The team quickly began transforming the operator into a growth leader. “If you do the right things, you can create a great company with a great value and use that value to grow even further,” Rutledge explains. That opportunity came in 2016 when Charter completed a $60 billion acquisition of Time Warner Cable and Bright House Networks, creating the second-largest cable operator in the U.S.
It was a combination Rutledge had long been dreaming of. “When I was at Cablevision, I wanted to put Time Warner Cable together in Cablevision. I believed in the cable industry’s potential as a scale player,” he says. “The potential of the industry is still great because there are lots of people that don’t subscribe to all the services we have and we’ve built this really high-capacity infrastructure.” He dismisses the notion that there was some personal satisfaction in acquiring the company that passed over him for CEO of the cable business following the acquisition of AOL. “It wasn’t a payback kind of notion to me. It was really about what was the best way to make the cable business work.”

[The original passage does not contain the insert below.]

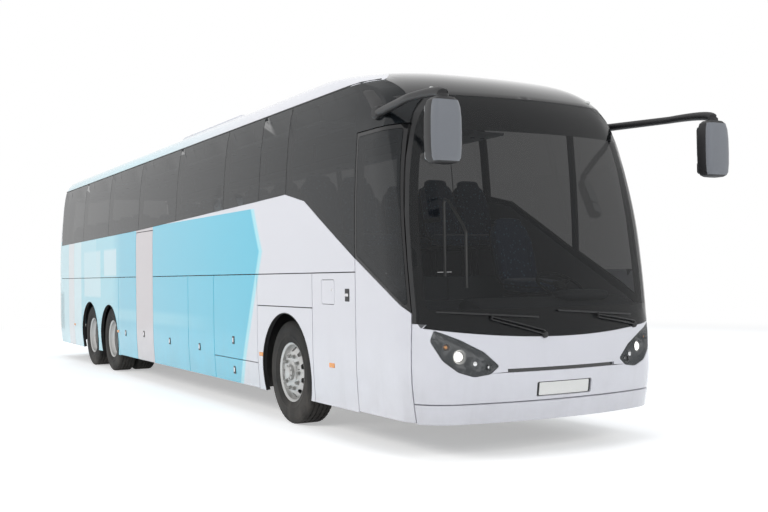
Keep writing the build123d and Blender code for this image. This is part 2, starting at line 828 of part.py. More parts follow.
def tyre_solid(distance, y):
    """One tyre: bead to bead round section with a flat tread."""
    half_tread = tyre_width / 2 - 22
    bulge = tyre_width / 2
    bead = rim_width / 2 - 16
    seat = bead_radius + bond_gap
    points = [
        (seat, -bead), (bead_radius + 90, -bulge), (tyre_radius - 90, -bulge), (tyre_radius - 18, -half_tread),
        (tyre_radius, -half_tread + 18),
    ]
    points += [(r, -w) for r, w in reversed(points)]
    inside = [(tyre_radius - 26, bulge - 40), (bead_radius + 60, bulge - 24), (seat, bead - 26)]
    points += inside + [(r, -w) for r, w in reversed(inside)]
    face = Face(Wire.make_polygon([Vector(r, w, 0) for r, w in points], close=True))
    ring = revolve(face, Axis.Y)
    return Pos(at(distance), y, tyre_radius) * ring


hand_hole_count = 10
hand_hole_radius = 25
hand_hole_circle = 234
weld_offset = 70
disc_thickness = 14


def rim_solid(distance, y, side, dish):
    """One rim: barrel, disc with its hand holes. Dish is how far the disc lies outboard of the middle."""
    edge = rim_width / 2
    well = bead_radius - 24
    skin = 12
    half = [
        (bead_radius + 14, edge), (bead_radius + 14, edge - 8), (bead_radius, edge - 14),
        (bead_radius - 6, 60), (well, 40),
    ]
    under = [(well - skin, 42), (bead_radius - 6 - skin + 2, 64), (bead_radius - skin, edge - 4)]
    barrel = [(r, -w) for r, w in half] + [(r, w) for r, w in reversed(half)]
    barrel += [(r, w) for r, w in reversed(under)] + [(r, -w) for r, w in under]
    face = Face(Wire.make_polygon([Vector(r, side * w, 0) for r, w in barrel], close=True))
    solid = revolve(face, Axis.Y)
    weld = math.copysign(weld_offset, dish)
    back, weld_half = dish - disc_thickness, disc_thickness / 2
    plate = [
        (bead_radius - 10, weld + weld_half), (210, dish), (90, dish), (90, back), (206, back),
        (bead_radius - 10, weld - weld_half),
    ]
    face = Face(Wire.make_polygon([Vector(r, side * w, 0) for r, w in plate], close=True))
    solid = solid + revolve(face, Axis.Y)
    holes = []
    for k in range(hand_hole_count):
        place = Pos(hand_hole_circle, side * (dish + weld) / 2, 0) * Rot(90, 0, 0)
        holes.append(Rot(0, k * 360 / hand_hole_count, 0) * place * Cylinder(hand_hole_radius, 120))
    return Pos(at(distance), y, tyre_radius) * (solid - holes)


hub_radius = 112
cap_radius = 78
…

He also acknowledges that not everything has been a success, expressing disappointment that video on demand didn’t pay off in the long term. “It brought [value] to the edge player—the Microsofts, the Googles of the world, Apple, Netflix, the companies that were created as a result of the internet, as opposed to the cable industry. Even though we created a legal infrastructure for video on demand,” says Rutledge. “I think that the industry is going to be reformed the way the record music and music business was reborn. But there’s more sort of damage to come before that happens.”
When Rutledge reflects on his five decades in cable, some of his most memorable recollections aren’t those that drew the biggest headlines. “One of the stressful things is when people vote on you. In a way, a CEO gets voted on by shareholders and by the board. But when you’re doing municipal franchising, the municipalities vote on whether they’re going to give you the franchise,” he says. “Those are the things, the wins of those and union elections—anytime where you get a public judgment for your results, good or bad—that I find most memorable.”